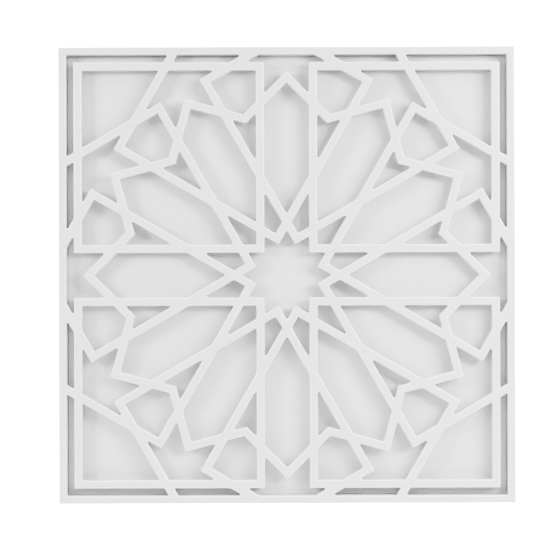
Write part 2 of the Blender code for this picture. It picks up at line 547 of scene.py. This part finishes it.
def new_material(name):
    """A material, its node tree and the inputs of its Principled BSDF."""
    material = bpy.data.materials.new(name)
    material.use_nodes = True
    tree = material.node_tree
    return material, tree, tree.nodes["Principled BSDF"].inputs


def bumped(tree, height, distance, strength):
    """The surface's direction, tilted by a height of up to distance."""
    node = add(tree, "ShaderNodeBump")
    feed(tree, node.inputs["Height"], height)
    node.inputs["Distance"].default_value = distance
    node.inputs["Strength"].default_value = strength
    return node.outputs[0]


def sprayed_lacquer():
    """Satin white lacquer on the fretwork."""
    material, tree, shader = new_material("sprayed_white_lacquer")
    film = placed(tree, PAINT_FILM, Colour=WHITE_LACQUER, Cloud_Depth=0.008, Skin_Scale=520.0,
                  Roughness=0.22, Gloss_Spread=0.05, Grit=2.0)
    # walls darkened partly as painted shade; arris whitened as a painted highlight
    edge = placed(tree, CUT_EDGE, Colour=film["Colour"], Roughness=film["Roughness"],
                  Height=film["Height"], Bare=0.42, Rubbed=1.0)
    feed(tree, shader["Base Color"], edge["Colour"])
    feed(tree, shader["Roughness"], edge["Roughness"])
    feed(tree, shader["Normal"], bumped(tree, edge["Height"], distance=0.00006, strength=0.6))
    return material


def brushed_rim_paint(name, stretch):
    """A duller white on the rims, brushed along their length. Its darkness is painted shade
    in the slots beside the border. stretch is less than 1 in the direction of the strokes."""
    material, tree, shader = new_material(name)
    film = placed(tree, PAINT_FILM, Colour=SHADED_RIM_WHITE, Cloud_Depth=0.014, Skin_Scale=420.0,
                  Roughness=0.50, Gloss_Spread=0.06, Grit=3.0)
    # walls darkened partly as painted shade; arris whitened as a painted highlight
    edge = placed(tree, CUT_EDGE, Colour=film["Colour"], Roughness=film["Roughness"],
                  Height=film["Height"], Bare=0.30, Rubbed=0.4)
    strokes = placed(tree, BRUSH_MARKS, Height=edge["Height"], Stretch=stretch, Depth=1.6)
    feed(tree, shader["Base Color"], edge["Colour"])
    feed(tree, shader["Roughness"], edge["Roughness"])
    feed(tree, shader["Normal"], bumped(tree, strokes["Height"], distance=0.00007, strength=0.7))
    return material


def rolled_board_paint():
    """Matt white, rolled on the front of the backing board. Its hidden back has only a
    thin coat of primer, through which the board's fibre shows."""
    material, tree, shader = new_material("rolled_white_board")
    film = placed(tree, PAINT_FILM, Colour=WHITE_BOARD, Cloud_Depth=0.010, Skin_Scale=330.0,
                  Roughness=0.60, Gloss_Spread=0.05, Grit=3.0)
    # walls darkened partly as painted shade; arris whitened as a painted highlight
    edge = placed(tree, CUT_EDGE, Colour=film["Colour"], Roughness=film["Roughness"],
                  Height=film["Height"], Bare=0.30, Rubbed=0.4)
    place = add(tree, "ShaderNodeTexCoord").outputs["Object"]
    facing = add(tree, "ShaderNodeSeparateXYZ")
    feed(tree, facing.inputs[0], add(tree, "ShaderNodeNewGeometry").outputs["Normal"])
    # 1 where the surface faces the wall
    behind = math_node(tree, "GREATER_THAN", facing.outputs["Y"], 0.5)
    fibre = noise(tree, place, BOARD_FLECKS, detail=6.0)
    flecks = spread(tree, fibre, 0.93, 1.05, from_low=0.35, from_high=0.65)
    primer = tinted(tree, BOARD_PRIMER, flecks)
    feed(tree, shader["Base Color"], blended(tree, behind, edge["Colour"], primer))
    feed(tree, shader["Roughness"],
         math_node(tree, "MULTIPLY_ADD", behind, PRIMER_ROUGHER, edge["Roughness"]))
    feed(tree, shader["Normal"], bumped(tree, edge["Height"], distance=0.00008, strength=0.7))
    return material


# Pieces

def settle(piece, node):
    """A piece takes the place of its node, which is hidden, and hangs from the root body."""
    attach(piece, "root")
    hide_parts(node)


def build_panel():
    """The fretwork in front, four rims behind its border, and the backing board."""
    fretwork = eased_board("pierced_fretwork", fretwork_walls(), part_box("fretwork"),
                           FRONT_EASE, BACK_EASE, SLAT_CORNER, sprayed_lacquer())
    settle(fretwork, "fretwork")

    level = brushed_rim_paint("rim_paint_level", (STROKE_SCALE, 1.0, 1.0))
    upright = brushed_rim_paint("rim_paint_upright", (1.0, 1.0, STROKE_SCALE))
    for side, place in ((0, "right"), (90, "top"), (180, "left"), (270, "bottom")):
        paint = upright if side % 180 == 0 else level
        rim = eased_board("painted_rim_" + place, [rim_walls(side)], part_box("rim_" + place),
                          PLAIN_EASE, PLAIN_EASE, RIM_CORNER, paint)
        settle(rim, "rim_" + place)

    board_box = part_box("backing_board")
    board = eased_board("painted_backing", [square(board_box[1].x)], board_box,
                        PLAIN_EASE, PLAIN_EASE, BOARD_CORNER, rolled_board_paint())
    settle(board, "backing_board")


# Studio

def softbox(name, place, size, watts):
    """A square white light, aimed at the middle of the panel's back."""
    lamp = bpy.data.lights.new(name, "AREA")
    lamp.shape = "SQUARE"
    lamp.size = size
    lamp.energy = watts
    light = bpy.data.objects.new(name, lamp)
    light.location = place
    light.rotation_euler = light.location.to_track_quat("Z", "Y").to_euler()
    light.visible_camera = False
    bpy.context.scene.collection.objects.link(light)


def build_lights():
    """Softboxes to the left and right of the panel and a little above it, and one behind
    it that only reaches its back."""
    softbox("softbox_right", place=(0.9, -0.95, 0.5), size=0.30, watts=6.0)
    softbox("softbox_right_far", place=(1.3, -0.8, 0.38), size=0.40, watts=11.3)
    softbox("softbox_left_far", place=(-1.3, -0.8, 0.38), size=0.40, watts=11.3)
    softbox("softbox_behind", place=(0.3, 1.3, 0.8), size=0.60, watts=12.0)


def build_world():
    """White to the camera, and a soft fill on the panel. The fill's strength is
    FILL_ROUND from all sides, plus FILL_OVERHEAD times the upward part of the direction
    it comes from."""
    world = bpy.data.worlds.new("studio")
    world.use_nodes = True
    tree = world.node_tree
    tree.nodes.clear()

    seen = add(tree, "ShaderNodeBackground")
    seen.inputs["Color"].default_value = STUDIO_WHITE
    seen.inputs["Strength"].default_value = BACKDROP

    fill = add(tree, "ShaderNodeBackground")
    fill.inputs["Color"].default_value = STUDIO_WHITE
    direction = add(tree, "ShaderNodeSeparateXYZ")
    feed(tree, direction.inputs[0], add(tree, "ShaderNodeTexCoord").outputs["Generated"])
    overhead = math_node(tree, "MAXIMUM", direction.outputs["Z"], 0.0)
    feed(tree, fill.inputs["Strength"],
         math_node(tree, "MULTIPLY_ADD", overhead, FILL_OVERHEAD, FILL_ROUND))

    mix = add(tree, "ShaderNodeMixShader")
    feed(tree, mix.inputs[0], add(tree, "ShaderNodeLightPath").outputs["Is Camera Ray"])
    feed(tree, mix.inputs[1], fill.outputs[0])
    feed(tree, mix.inputs[2], seen.outputs[0])
    feed(tree, add(tree, "ShaderNodeOutputWorld").inputs[0], mix.outputs[0])
    bpy.context.scene.world = world


def build_floor():
    """A pale round floor, well below the panel."""
    mesh = bpy.data.meshes.new("floor")
    shape = bmesh.new()
    bmesh.ops.create_circle(shape, cap_ends=True, radius=FLOOR_RADIUS, segments=96)
    shape.to_mesh(mesh)
    shape.free()
    floor = bpy.data.objects.new("floor", mesh)
    floor.location = (0, 0, -HALF_SIDE - FLOOR_DROP)
    material, _, shader = new_material("pale_floor")
    shader["Base Color"].default_value = FLOOR_PAINT
    shader["Roughness"].default_value = 0.8
    mesh.materials.append(material)
    bpy.context.scene.collection.objects.link(floor)


def build_camera():
    """A level camera in front of the panel, shifted so that the panel stands a little
    right of the picture's middle."""
    lens = bpy.data.cameras.new("camera")
    lens.sensor_width = SENSOR
    lens.lens = CAMERA_DISTANCE * PIXELS_PER_METRE * SENSOR / IMAGE_SIDE
    lens.shift_x = -CENTRE_RIGHT / IMAGE_SIDE
    camera = bpy.data.objects.new("camera", lens)
    camera.location = (0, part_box("fretwork")[0].y - CAMERA_DISTANCE, 0)
    camera.rotation_euler = (math.radians(90), CAMERA_ROLL, 0)
    bpy.context.scene.collection.objects.link(camera)
    bpy.context.scene.camera = camera


build_camera()
build_panel()
build_world()
build_lights()
build_floor()
bpy.context.scene.view_settings.view_transform = "AgX"
bpy.context.scene.view_settings.look = "AgX - Very High Contrast"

§ OBJECTIVE
Repeat the material word for word from its opening line up to and including the line containing "return node.outputs[0]".

§ COMPLETED TASK
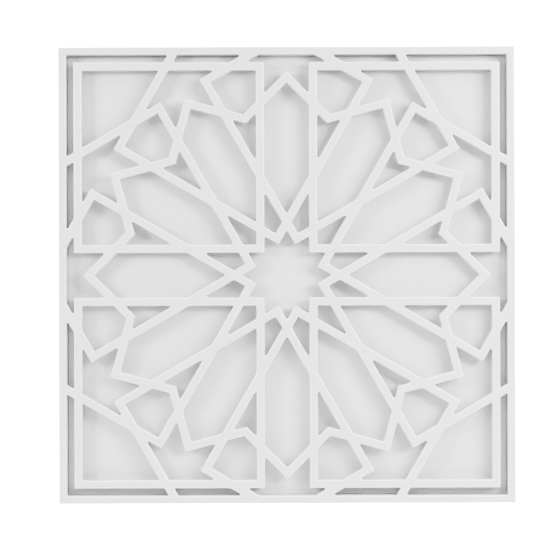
Write part 2 of the Blender code for this picture. It picks up at line 547 of scene.py. This part finishes it.
def new_material(name):
    """A material, its node tree and the inputs of its Principled BSDF."""
    material = bpy.data.materials.new(name)
    material.use_nodes = True
    tree = material.node_tree
    return material, tree, tree.nodes["Principled BSDF"].inputs


def bumped(tree, height, distance, strength):
    """The surface's direction, tilted by a height of up to distance."""
    node = add(tree, "ShaderNodeBump")
    feed(tree, node.inputs["Height"], height)
    node.inputs["Distance"].default_value = distance
    node.inputs["Strength"].default_value = strength
    return node.outputs[0]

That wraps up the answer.